E non lo sanno nemmeno i giudici dell’Aja che non se la sono sentita di porre un limite al diritto di autodifesa che è un principio giuridico internazionale globalmente accettato e stabilito (solo l’aggressione immotivata non lo è).

Resta il punto dell’ennesima guerra israelo-palestinese, in particolare contro Hamas: non c’è un piano (ma tale assenza non può essere dichiarata illegale da un punto di vista della legge internazionale).

Prosegue Keret che ciò è comprensibile per un movimento terrorista come Hamas ma non per uno stato democratico. Di Gaza nessuno sa cosa farne, non c’è progetto e quindi non c’è futuro. Nemmeno nel gabinetto di guerra hanno trovato un accordo, e stanno litigando come pazzi.

Sappiamo solo che il premier Benjamin Netanyahu utilizza la guerra a oltranza per restare in sella e che i deputati del Likud non gli tolgono la fiducia per non perdere il posto, mentre gli altri generali non si parlano nemmeno. Una situazione paradossale per Israele.

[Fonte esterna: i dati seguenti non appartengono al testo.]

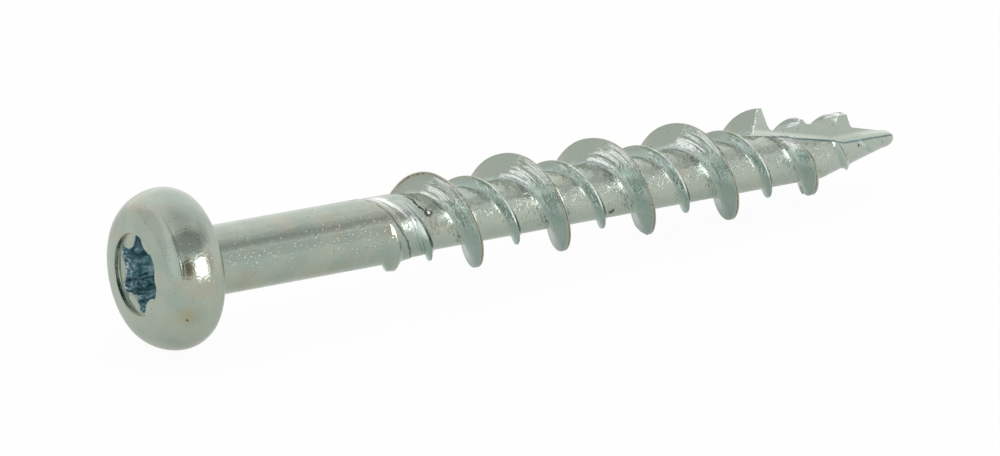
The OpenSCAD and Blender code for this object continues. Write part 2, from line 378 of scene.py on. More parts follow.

I familiari dei rapiti che hanno occupato la Knesset (il parlamento di Israele) urlavano scandalizzati da tale immobilismo politico: «Avete fatto cadere un governo per una banale questione di cibo kosher e non lo fate per salvare la vita ai vostri concittadini?! Vergogna!».

La situazione si sta avvelenando e il paese è sempre più diviso: alla lunga si tratta di un’altra vittoria per Hamas. La guerra senza fine ha il potere di annebbiare le menti: mentre si lotta si perde lucidità e direzione di marcia.

Soprattutto si perde il contatto con la realtà: ciò a cui assistiamo sembra dimostrare che gli israeliani non comprendono più i palestinesi né la loro psicologia. I manifestanti israeliani che bloccano i camion di aiuti per Gaza sarebbero un’ulteriore forma di pressione, oltre a quella militare.

Pensano: più li strangoliamo e prima ridaranno i rapiti e si arrenderanno. Ma costoro non capiscono che la resilienza palestinese è a tutta prova forgiata da decenni di umiliazioni e restrizioni di ogni tipo. Lo dicono innumerevoli autorità israeliane, come Ami Ayalon, ex capo dell’intelligence, autore di Fuoco amico.

Tale mancanza di cognizione (che gli esperti chiamerebbero empatica) si trasforma in reazioni istintive che portano a errori strategici: più si fa pressione e più dall’altra parte si rafforza la determinazione a non cedere.

È la storia di tutti i movimenti di liberazione, patriottici, nazionalisti, indipendentisti e così via (che usino il terrorismo o no): violenza produce violenza. È in atto uno scontro di passioni: da una parte Israele pensa che la sola via di sopravvivenza è distruggere il proprio vicino; dall’altra si reagisce allo stesso modo ma nel segno opposto. Direbbe Keret: «E poi?».

È il dopo che manca in tutto questo, al di là della contesa sulle ragioni e sui torti che facilmente risulterebbe a somma zero. Come si può andare avanti così? Le proposte di sistemazione dell’area avanzate da americani (smilitarizzazione) o dai sauditi (una forza di interposizione) vengono respinte una dopo l’altra dal governo israeliano.

La guerra sembra proteggere un status quo solo apparente. I parenti dei rapiti continuano le loro manifestazioni saldandosi alle proteste anti Netanyahu di prima del pogrom del 7 ottobre. Qualche segno di rabbia palestinese contro Hamas spunta qua e là, per ora solo per la libertà di spostarsi dentro la Striscia.

Intanto la guerra rischia di allargarsi a tutta la regione e al mar Rosso. Ci sarebbe bisogno di rimettersi a ragionare sul futuro: finché dura il fuoco della guerra e delle passioni non ci sarà nulla di diverso da ciò che abbiamo visto in questi anni.

Non si può rifare sempre la stessa cosa e pensare che il risultato possa essere diverso: avremo sempre lo stesso caos, assieme a una situazione pericolosa e in bilico, insicura per tutti. È stato così per decenni e lo sarà di nuovo se non si cambia decisamente rotta.